Clearly, these re­flec­tions prove a pro tanto reason to sup­port strength­en­ing sur­veil­lance cap­ab­il­it­ies and pre­vent­ive poli­cing sys­tems and for fa­vor­ing a global gov­ernance re­gime that is cap­able of de­cis­ive ac­tion (whether based on uni­lat­eral he­ge­monic strength or power­ful mul­ti­lat­eral in­sti­tu­tions). However, we have not settled whether these things would be de­sir­able all-things-con­sidered, since do­ing so would re­quire ana­lyz­ing a num­ber of other strong con­sid­er­a­tions that lie out­side the scope of this pa­per.
Be­cause our main goal has been to put some sign­posts up in the mac­rostra­tegic land­scape, we have fo­cused our dis­cus­sion at a fairly ab­stract level, de­vel­op­ing con­cepts that can help us ori­ent ourselves (with re­spect to long-term out­comes and global de­sirab­il­it­ies) some­what in­de­pend­ently of the de­tails of our vary­ing local con­texts.
In prac­tice, were one to un­der­take an ef­fort to sta­bil­ize our civil­iz­a­tion against po­ten­tial black balls, one might find it prudent to fo­cus ini­tially on par­tial solu­tions and low-hanging fruits. Thus, rather than dir­ectly try­ing to bring about ex­tremely ef­fect­ive pre­vent­ive poli­cing or strong global gov­ernance, one might at­tempt to patch up par­tic­u­lar do­mains where black balls seem most likely to ap­pear. One could, for ex­ample, strengthen over­sight of bi­o­tech­no­logy-re­lated activ­it­ies by de­vel­op­ing bet­ter ways to track key ma­ter­i­als and equip­ment, and to mon­itor activ­it­ies within labs. One could also tighten know-your-cus­tomer reg­u­la­tions in the bi­otech sup­ply sec­tor, and ex­pand the use of back­ground checks for per­son­nel work­ing in cer­tain kinds of labs or in­volved with cer­tain kinds of ex­per­i­ment. One can im­prove whis­tleblower sys­tems, and try to raise bi­o­se­c­ur­ity stand­ards glob­ally. One could also pur­sue dif­fer­en­tial tech­no­lo­gical de­vel­op­ment, for in­stance by strength­en­ing the bio­lo­gical weapons con­ven­tion and main­tain­ing the global ta­boo on bio­lo­gical weapons. Fund­ing bod­ies and eth­ical ap­proval com­mit­tees could be en­cour­aged to take broader view of the po­ten­tial con­sequences of par­tic­u­lar lines of work, fo­cus­ing not only on risks to lab work­ers, test an­im­als, and hu­man re­search sub­jects, but also on ways that the hoped-for find­ings might lower the com­pet­ence bar for bi­o­ter­ror­ists down the road. Work that is pre­dom­in­antly pro­tect­ive (such as dis­ease out­break mon­it­or­ing, pub­lic health ca­pa­city build­ing, im­prove­ment of air fil­tra­tion devices) could be dif­fer­en­tially pro­moted.

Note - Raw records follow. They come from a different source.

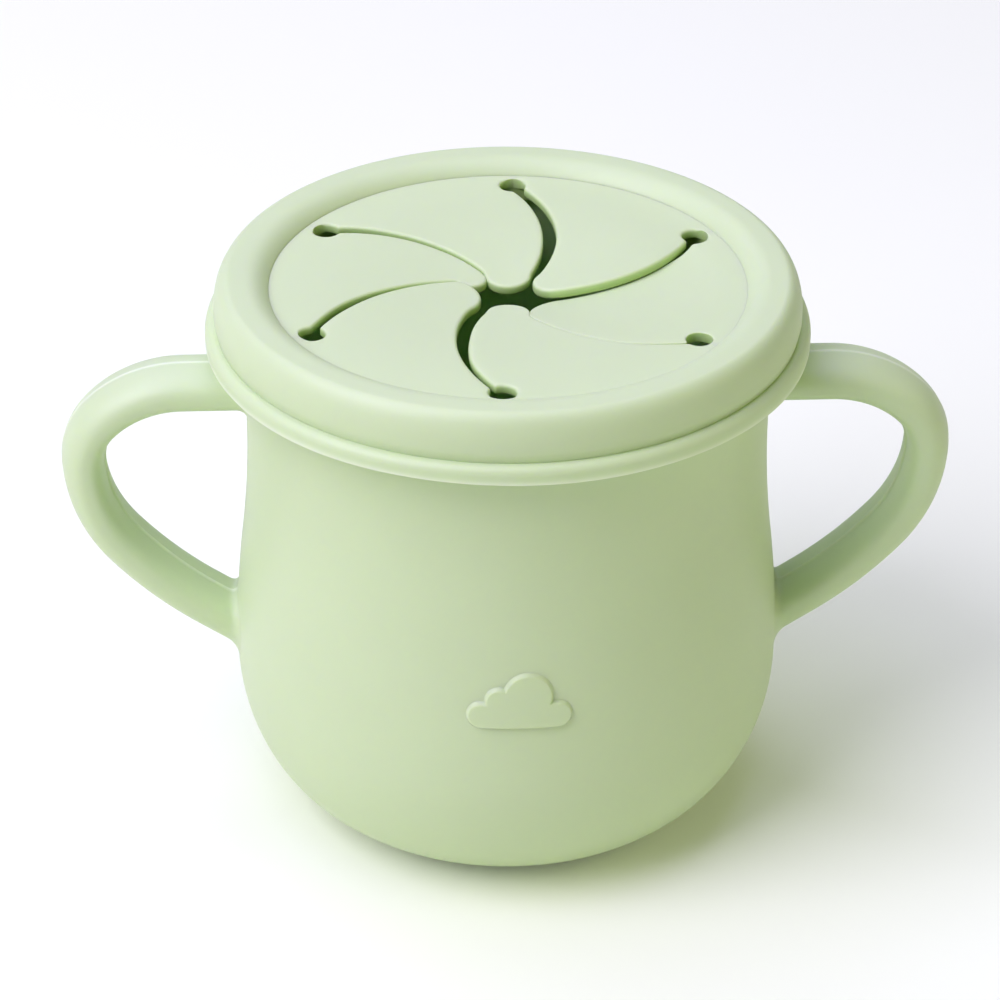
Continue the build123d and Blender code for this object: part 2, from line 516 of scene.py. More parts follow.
@dataclass
class Cup:
    """The cup moulding: pot-shaped wall, bead, base, two loop handles and the raised cloud. Millimetres.

    A handle's bends are pairs of radius and angle. The parting line's heights are those outside and inside
    the loop. A puff of the cloud is its place across and up, and its radius.
    """

    belly_radius: float = 41.9
    belly_height: float = 24.4
    neck_radius: float = 39.3
    neck_height: float = 64.4
    foot_radius: float = 23.4
    mouth_height: float = 85.6
    wall: float = 3.0
    base_thickness: float = 3.2
    mouth_round: float = 0.9
    foot_ring_width: float = 5.0
    foot_recess_depth: float = 0.8
    pole_radius: float = 0.6
    bead_reach: float = 1.6
    bead_height: float = 5.2
    bead_round: float = 0.8
    segments: int = 224
    handle_half_depth: float = 5.85
    handle_half_thickness: float = 3.60
    handle_inner_thickness: float = 2.84
    handle_inner_power: float = 3.0
    handle_height: float = 70.4
    handle_start: float = 4.0
    handle_step: float = 0.7
    handle_run: float = 9.4
    handle_bends: tuple[Pair, ...] = ((17.0, 45.0), (10.6, 45.0), (22.8, 40.0), (62.0, 17.0))
    flare: float = 1.6
    root_lead: float = 0.6
    root_room: float = 0.8
    root_depth: float = 0.5
    parting_heights: Pair = (0.07, 0.24)
    parting_width: float = 0.20
    parting_step: float = 0.03
    # Half width of the band of painted highlight along the parting ridge.
    parting_highlight_band: float = 0.3
    cloud_width: float = 15.6
    cloud_foot_height: float = 4.4
    cloud_height: float = 37.4
    cloud_raise: float = 0.6
    cloud_margin: float = 0.6
    cloud_span: Pair = (-2.9, 7.7)
    cloud_skirt: float = 0.12
    cloud_edge: float = 0.55
    cloud_sink: float = 0.02
    cloud_thickness: float = 0.9
    cloud_puffs: tuple[tuple[float, float, float], ...] = ((-2.9, 2.4, 2.2), (1.3, 3.2, 3.7))

    def wall_radius(self, z: Array, inset: float = 0.0, floor: float = 0.0) -> Array:
        """Radius of the wall at a height: a quarter ellipse for the heel, then two equal arcs, one out and
        one in, that meet halfway between belly and neck, then straight up.

        Args:
            z: Heights.
            inset: How far the wall lies inside the outer one.
            floor: Height at which the heel starts.

        Returns:
            Radii.
        """
        z = np.asarray(z, float)
        belly, neck = self.belly_radius - inset, self.neck_radius - inset
        half_rise, half_run = (self.neck_height - self.belly_height) / 2, (belly - neck) / 2
        bend = (half_rise**2 + half_run**2) / (2 * half_run)
        share = np.clip((self.belly_height - z) / (self.belly_height - floor), 0.0, 1.0)
        heel = self.foot_radius + (belly - self.foot_radius) * np.sqrt(1.0 - share**2)
        low = belly - bend + np.sqrt(np.maximum(bend**2 - (z - self.belly_height) ** 2, 0.0))
        high = neck + bend - np.sqrt(np.maximum(bend**2 - (self.neck_height - z) ** 2, 0.0))
        middle = (self.belly_height + self.neck_height) / 2
        radius = np.where(z < self.belly_height, heel, np.where(z < middle, low, high))
        return np.where(z > self.neck_height, neck, radius)

    def profile(self) -> Array:
        """Section of the shell: from under the middle out, up the wall, over the mouth and down inside.

        Returns:
            Rows of radius and height.
        """
        ring = self.foot_radius - self.foot_ring_width
        depth, pole = self.foot_recess_depth, self.pole_radius
        recess = ring - depth * math.tan(math.radians(30))
        top, bead = self.mouth_height, self.neck_radius + self.bead_reach
        bead_foot, b = top - self.bead_height, self.bead_round
        heel_middle = (self.foot_radius, self.belly_height)
        heel = arc(heel_middle, self.belly_radius - self.foot_radius, self.belly_height, -90, 0, 44)
        rise = np.linspace(self.belly_height, bead_foot, 60)
        inner_rise = np.linspace(top - self.mouth_round, self.belly_height, 40)
        inner = self.neck_radius - self.wall
        inner_heel = arc(
            heel_middle,
            self.belly_radius - self.wall - self.foot_radius,
            self.belly_height - self.base_thickness,
            0,
            -90,
            28,
        )
        m = self.mouth_round
        return joined(
            legs([(pole, depth), (recess, depth), (ring, 0.0), (self.foot_radius, 0.0)], (12, 4, 6)),
            heel,
            np.stack([self.wall_radius(rise), rise], axis=1),
            run((self.neck_radius, bead_foot), (bead - b, bead_foot), 3),
            arc((bead - b, bead_foot + b), b, b, -90, 0, 6),
            arc((bead - b, top - b), b, b, 0, 90, 6),
            arc((inner + m, top - m), m, m, 90, 180, 8),
            np.stack([self.wall_radius(inner_rise, self.wall, self.base_thickness), inner_rise], axis=1),
            inner_heel,
            run((self.foot_radius, self.base_thickness), (pole, self.base_thickness), 12),
        )

    def shell(self) -> bpy.types.Object:
        """The wall, base and bead, turned from one section.

        Returns:
            The piece, which stands for the cup body.
        """
        points, faces = lathe(self.profile(), self.segments, closed=False)
        radius, z = np.hypot(points[:, 0], points[:, 1]), points[:, 2]
        # Painted light: the wall's inside gets a brighter pigment that stands in for light coming through the
        # wall.
        inner = (z > self.base_thickness - 0.1) & (z < self.mouth_height - 0.1)
        inner &= radius < self.wall_radius(z, self.wall, self.base_thickness) + 0.2
        piece = make_piece("cup_shell", points, faces, marks={Mark.PAINTED_GLOW: inner.astype(float)})
        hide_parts("cup_body")
        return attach(piece, "cup")

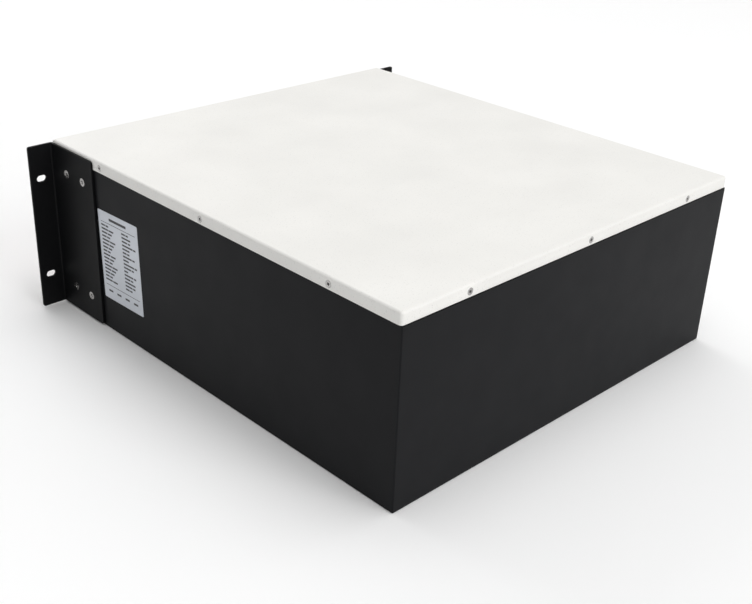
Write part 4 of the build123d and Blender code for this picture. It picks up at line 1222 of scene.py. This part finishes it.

Never­the­less, while pur­su­ing such lim­ited ob­ject­ives, one should bear in mind that the pro­tec­tion they would of­fer cov­ers only spe­cial sub­sets of scen­arios, and might be tem­por­ary. If one finds one­self in a po­s­i­tion to in­flu­ence the mac­ro­pa­ra­met­ers of pre­vent­ive poli­cing ca­pa­city or global gov­ernance ca­pa­city, one should con­sider that fun­da­mental changes in those do­mains may be the only way to achieve a gen­eral abil­ity to sta­bil­ize our civil­iz­a­tion against emer­ging tech­no­lo­gical vul­ner­ab­il­it­ies.